This week while I was beginning to mull the topic or topics for this sermon, I went down many a rabbit hole. Where I landed was this, ideally a sermon should have one topic and today’s particular topic is difficult, but it is the only one we can do anything about.

While I was pondering, two different emails came across my screen (well, many more than two, but two that led to rabbit hole ventures). One was from the International Justice Mission. It had a picture of a woman carrying a girl of maybe five years of age in a Mickey Mouse shirt. This girl was being rescued from sexual exploitation, the actions of which had been recorded and distributed around the world. The caption was that the victims were getting younger and younger. And yes, I know this exists, this was not my first time to be made aware of this, but still the email rattled me. I haven’t deleted the email yet, I have a hard time closing or deleting an email like that without lending my monetary support to help those who might break the chain or cycle.

The second email was from the American Academy for the Advancement of Science looking for a person to fill their director for the Dialogue of Science, Ethics and Religion– I received the mailing because I had previously attended one of their meetings. I idly went to the website to see what they are doing these days. There was a featured article on the research from Dr. Rashawn Ray, a sociology professor at the University of Maryland, and senior fellow in Governance studies at the Brookings Institution— the tagline for his article, which is partly about systemic racism, and partly about police violence, was “Hurt people hurt people.”

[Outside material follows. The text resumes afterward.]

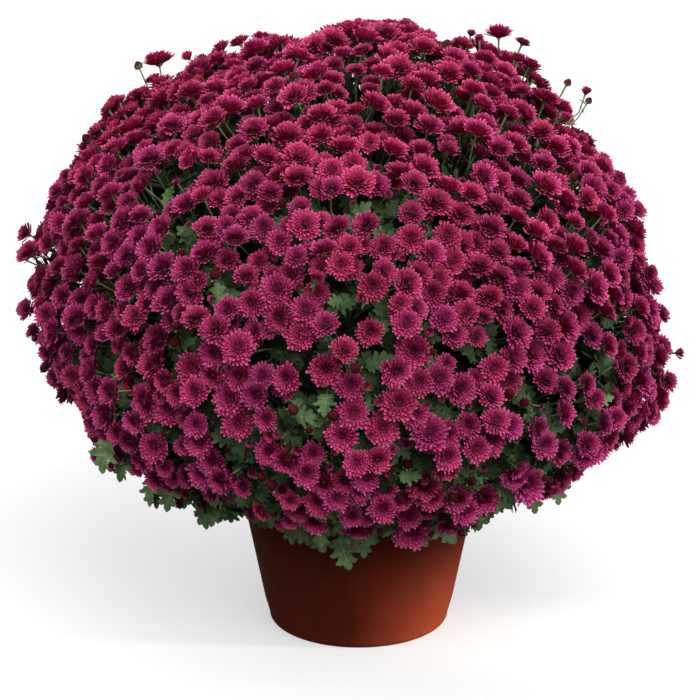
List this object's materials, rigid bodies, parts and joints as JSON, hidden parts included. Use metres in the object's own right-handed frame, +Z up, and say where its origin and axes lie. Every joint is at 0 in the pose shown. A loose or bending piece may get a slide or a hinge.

And doesn’t that just sum up a lot of life? Hurt people, hurt people. Yes, yes, that is what had happened to the exploited little girl and that is what happens All. The. Time. And I don’t mean to dwell on her, I could have picked almost anything. Big event or small event, catastrophic injustice or inconsequential slight. Still, hurt people hurt people.

And then then it occurred to me that the lessons we read for today address ways to break the cycle of hurt people hurting people. They are acts or directions toward reconciliation.

The story of Joseph, the favored child, with the technicolor dream coat, was a childhood favorite of mine, partly because it was with a childhood understanding that I first heard it. Maybe I wished that I could sell my brother away, who I perceived as my parents’ favorite child. Likely, he would have said that he thought I was their favorite. What is more likely is they didn’t have a favorite. But I digress…

Still, let us not gloss over the important fact here that Joseph’s brothers sold him into slavery. I don’t care what kind of slavery it was; it was slavery. They made it look like an animal had killed him so they had a plausible story to tell their parents and then they had effectively rid their lives of the problem of having Joseph as a brother. Hurt people hurt people.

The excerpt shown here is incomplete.